Increased Longevity and Lost Motivation
Of all the concerns and objections, the idea that healthy longevity would deprive us of motivation in life is unique. While this is an uncommon concern, it does occasionally come up in debate.
The argument in a nutshell
If aging were completely defeated, then there wouldn’t be a definite upper limit to the duration of our lives. Depending on your luck and ability to minimise risks from other causes of death, in principle, you might live until the end of the universe. Therefore, according to this argument, you would lose your motivation to be alive.
The logic behind this argument is that the perceived inevitability of death puts a certain pressure on you; as the reasoning goes, you’ve only got so much time, so you’d better use it to get something done; without this pressure, you’d end up consistently postponing to tomorrow what could be done today.
This is a needlessly complicated way of saying that interest, passion, necessity, generosity, etc, are not sufficient conditions to get people to do anything; unless you’re in a rush because your biological clock is ticking, laziness would take over.
Even accomplished scientists sometimes think this way, which is rather surprising, as a scientist would presumably love nothing more than having potentially unlimited time to dedicate to a field; more importantly, a scientist who is truly passionate about such a field should need no other motivator to get out of bed in the morning and conduct science, regardless of life expectancy.
If you keep postponing doing something just because you don’t have to do it right now, then perhaps you’re not so into it after all. If you love it, why wait?
The meaning of meaning
This argument has a few variations and forks, such as the boredom argument and the “death gives life meaning” argument. The counterargument to such things is this: meaning is not an intrinsic property, neither of life nor anything else. Meaning depends on an observer who attributes it to something.
It’s not an absolute, and there are no things that confer meaning to other things by default for everyone. In other words, you decide what gives your life meaning, and if it so happened that you could live a few centuries as opposed to a few decades, this wouldn’t necessarily and automatically make it meaningless.
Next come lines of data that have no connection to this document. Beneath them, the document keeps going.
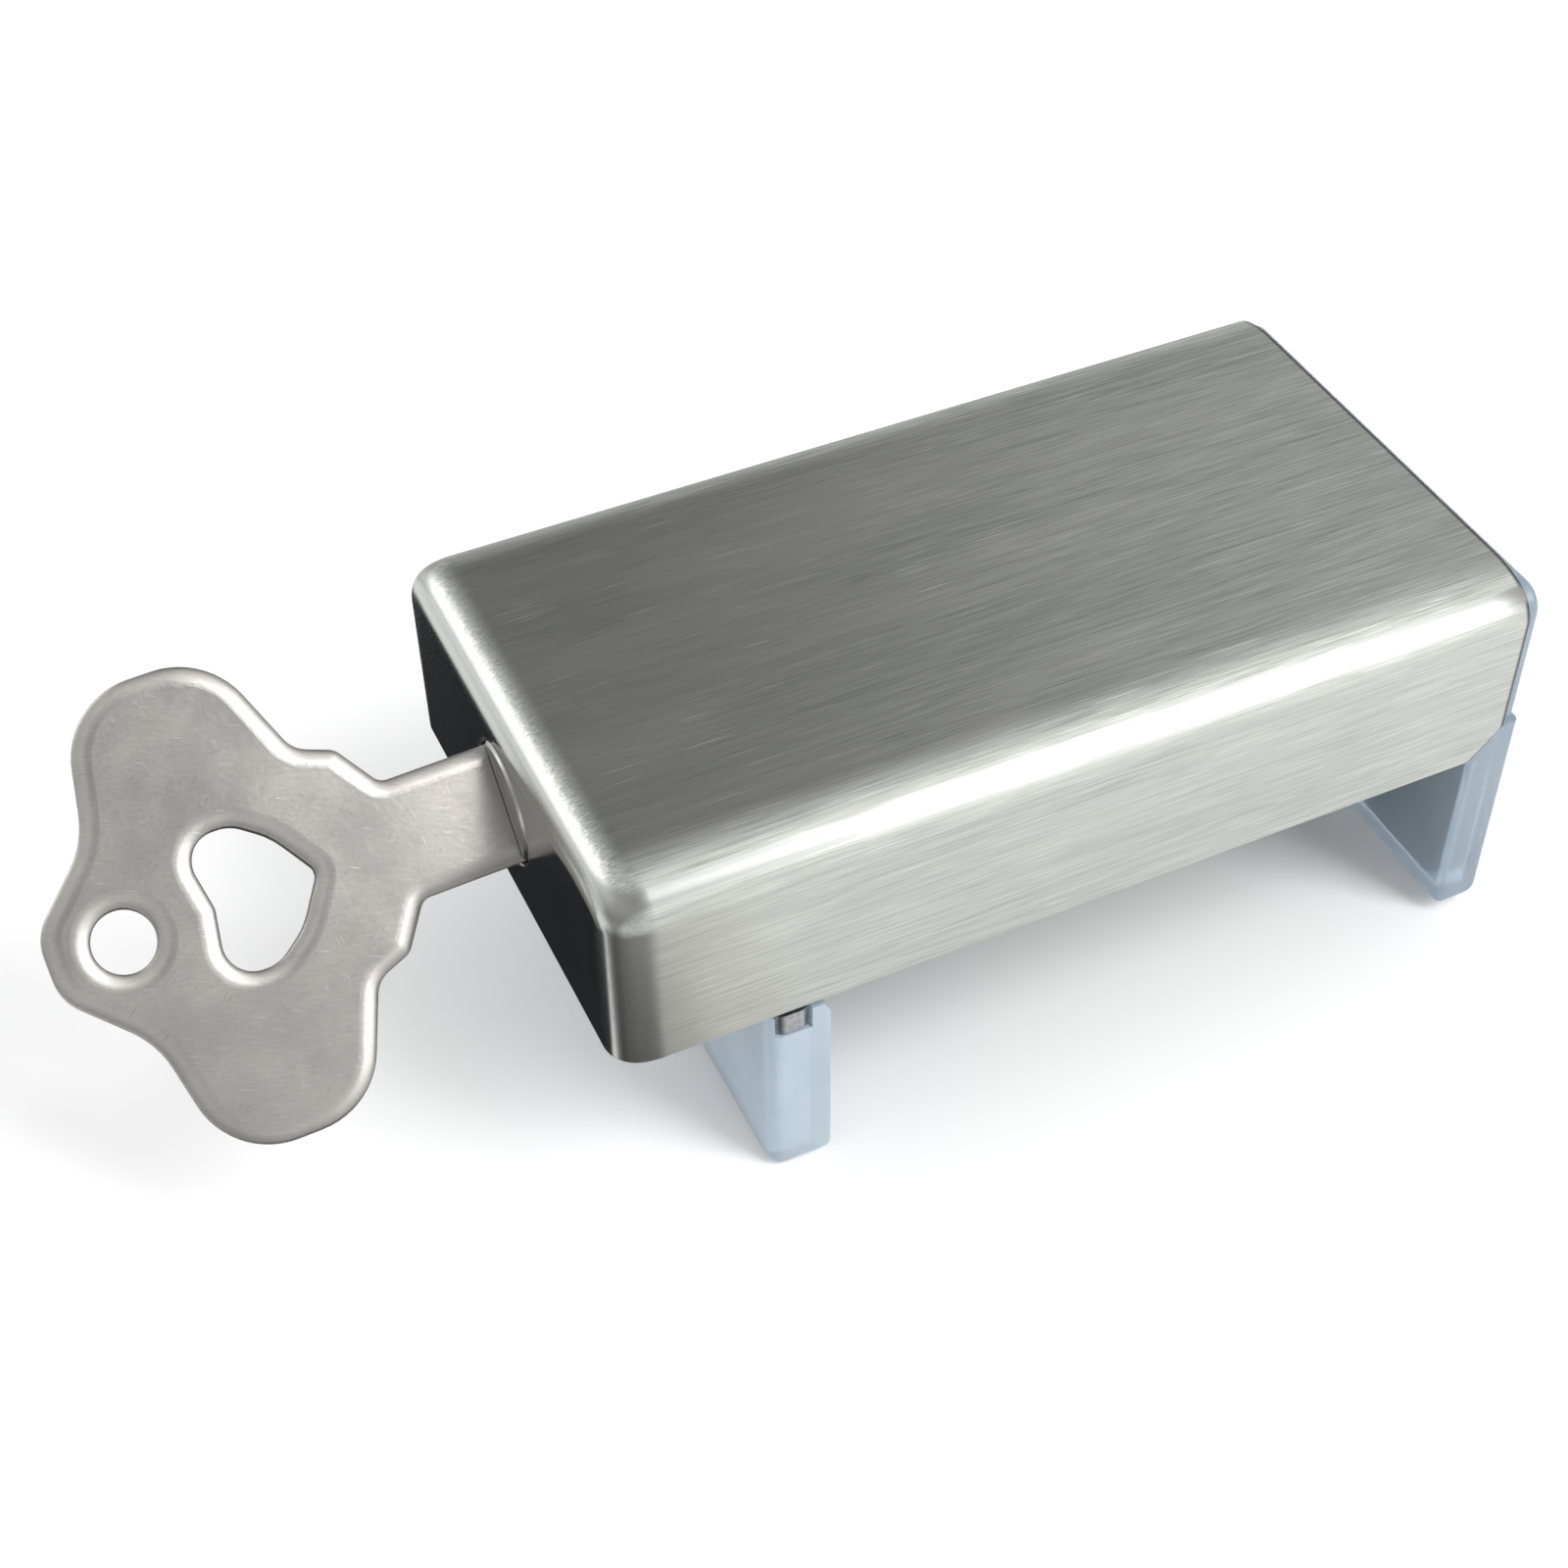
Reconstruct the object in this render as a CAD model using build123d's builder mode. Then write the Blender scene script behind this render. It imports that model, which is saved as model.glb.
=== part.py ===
# Sliding window lock: a drawn steel housing that clamps across a window rail between two jaws.
# A removable stamped key turns a lead screw, and the screw draws the moving jaw to the fixed one.
# Millimetres. The origin is the centre of the fixed jaw's clamping face.
# +X points out of the housing's far end, away from the key, and +Z is up.
import math
import os

from build123d import *

os.makedirs("parts", exist_ok=True)

# Housing, a shell drawn from one sheet, open below and at the far end
housing_length = 54.0
housing_width = 30.0
housing_height = 12.0
sheet = 1.0
crown_radius = 7.0  # the roof falls away gently first
crown_turn = 20.0  # degrees of that gentle arc
bend_radius = 2.2  # then turns tightly into the side wall
end_radius = 2.0  # round edges of the key end
edge_break = 0.2  # around the open end
corner_cut = 2.1  # far lower corners of the side walls

# Jaws
fixed_reach = 12.1  # below the housing's rim
moving_reach = 12.9
fixed_plate = 1.2
moving_plate = 2.0
plate_corner = 1.5
fixed_wall = 0.5  # sleeve on the clamping side
fixed_side_wall = 0.7
fixed_floor = 1.2
fixed_round = 0.45  # upright corners of the clamping side
foot_round = 0.8  # outer lower edge
cap_thickness = 1.0  # the sleeve's outer wall, which also caps the housing
cap_drop = 0.9  # its top below the roof
cap_inset = 0.5  # its sides inside the housing's
cap_corner = 1.5
cap_round = 0.45  # its outer edge
moving_wall = 1.25  # pad on the clamping side
back_wall = 0.45
moving_side_wall = 0.8
moving_floor = 0.9
back_round = 0.9
pad_chamfer = 0.5  # where the pad passes the housing's rim
pad_chamfer_height = 1.1
toe_round = 0.7  # around the moving sleeve's lower end
sleeve_edge = 0.4
roof_flange = 6.6
flange_width = 20.0
flange_bend = 0.6  # inside radius of the fixed jaw's bend
web_width = 21.0
web_corner = 1.0
wing_length = 7.0
wing_start = 0.8  # above the rim
wing_drop = 1.4  # top below the web's
wing_bend = 1.0
ear_depth = 1.45
ear_round = 0.6

# Lead screw and the bush for its far end
screw_drop = 6.0  # axis below the roof
screw_diameter = 5.0
journal_diameter = 3.0
bush_diameter = 4.4
bush_flange = 5.6
bush_flange_thickness = 0.6
undercut_length = 1.2
screw_chamfer = 0.4

# Drive plug, the turned head that carries the keyway
plug_diameter = 8.1
plug_recess = 0.2  # face inside the housing's end face
plug_flange = 9.2
plug_flange_thickness = 1.2
plug_length = 8.4
spigot_diameter = 4.0
spigot_length = 2.6
pin_diameter = 1.2
washer_diameter = 10.4
washer_flat = 4.2  # from the axis
washer_thickness = 0.5

# Jaw nut
nut_across_flats = 7.0
nut_length = 4.2
nut_spigot = 6.2
nut_chamfer = 0.2

# Key, stamped from strip
key_angle = 42.5  # degrees that the keyway is turned from level
key_thickness = 1.5
key_insertion = 4.6
key_lean = 1.8  # degrees that the key leans in the keyway, which its play allows
keyway_depth = 5.0
shank_width = 6.5
tip_round = 1.0
face_break = 0.4  # broken edges, wider on the face that the punch met
back_break = 0.25
ring_hole_diameter = 3.3
ring_hole_distance = 20.6  # from the housing's end face
keyway_chamfer = 0.2

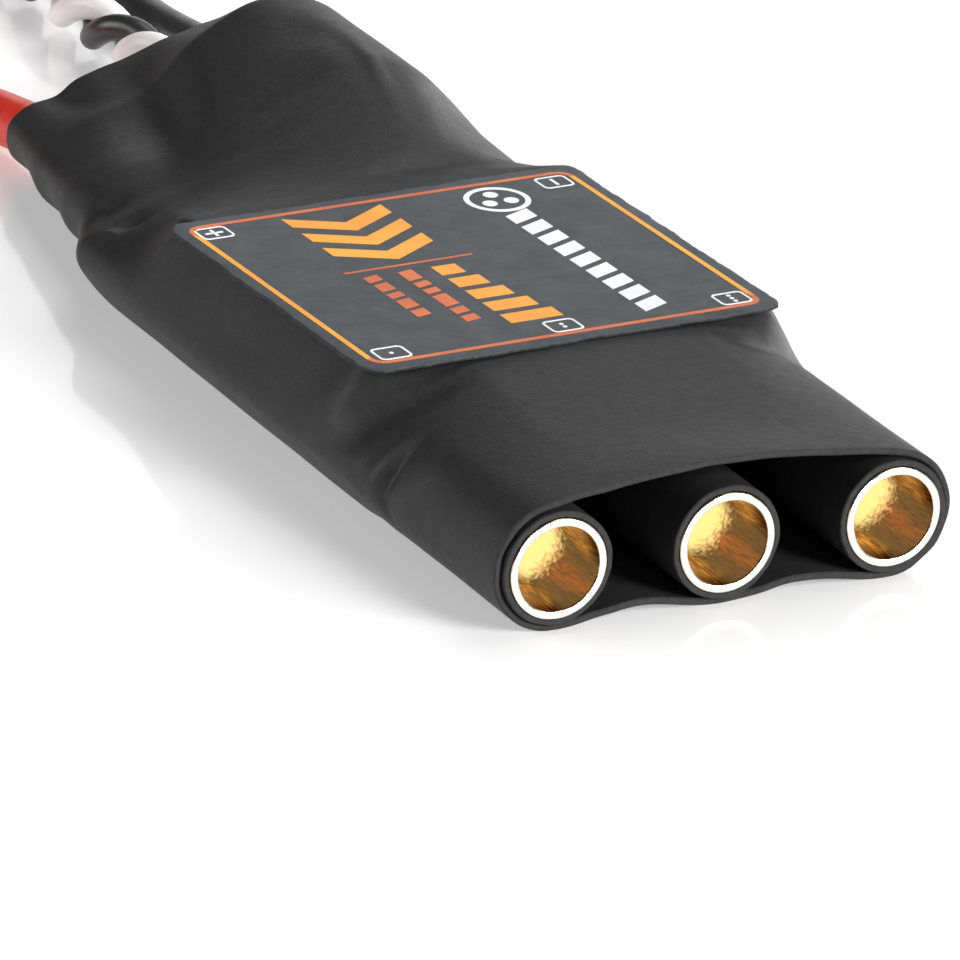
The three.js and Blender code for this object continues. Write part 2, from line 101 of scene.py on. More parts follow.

The idea of not being able to properly appreciate or understand a concept or a feeling without its opposite has some merit, but it can’t be over-generalized or extended too much without leading to nonsense.
For example, it’s true that we often take good things for granted until we lose them, such as health, but this is no reason to say that we should lose good things just to remind ourselves that they’re good and that we should be appreciative of them. Would you say you can’t properly appreciate not having cancer until you’ve had cancer and ascertained that it’s no fun, and therefore you should have it at some point? Not quite everything must be tried at least once.
Similarly, you don’t need misery to appreciate happiness. Knowing what misery is like might help you make a clearer distinction between misery and happiness, but it’s not like any unrealistically lucky people out there who’ve somehow never been miserable have necessarily never been happy either.
After all, emotions such as happiness and sadness are ultimately the product of chemical reactions going on in your brain and more generally your body, and they don’t really need you to know what their opposite is like before they can happen. The first time you’ve felt anything in your life, you had no way of comparing that feeling to any other, but, for example, if it was misery, you surely felt miserable anyway.
You don’t need the bad things in life to appreciate the good
You don’t need death, or the idea that one day you’ll certainly die, to be motivated or appreciate the good things in your life. There’s no reason to think that a good thing inevitably turns bad if you can enjoy it forever. Do you value all the relationships in your life because you’re reasonably sure that, one day, such people won’t be around anymore, or do you value them because they’re good people?
Would you value your friendships less if you knew for a fact you would never lose your friends?
What about health? Do you think a day will ever come when you’ll be sick of being healthy? If you fill your life with good things, which you appreciate because they’re good regardless of how long they’ll last, is there any reason why you would need or want life to be finite?
However minuscule the odds, it might happen that one day you’ll run out of good things to fill your life with. It’s better to wait for that to happen before rushing into any decisions that involve shortening your lifespan.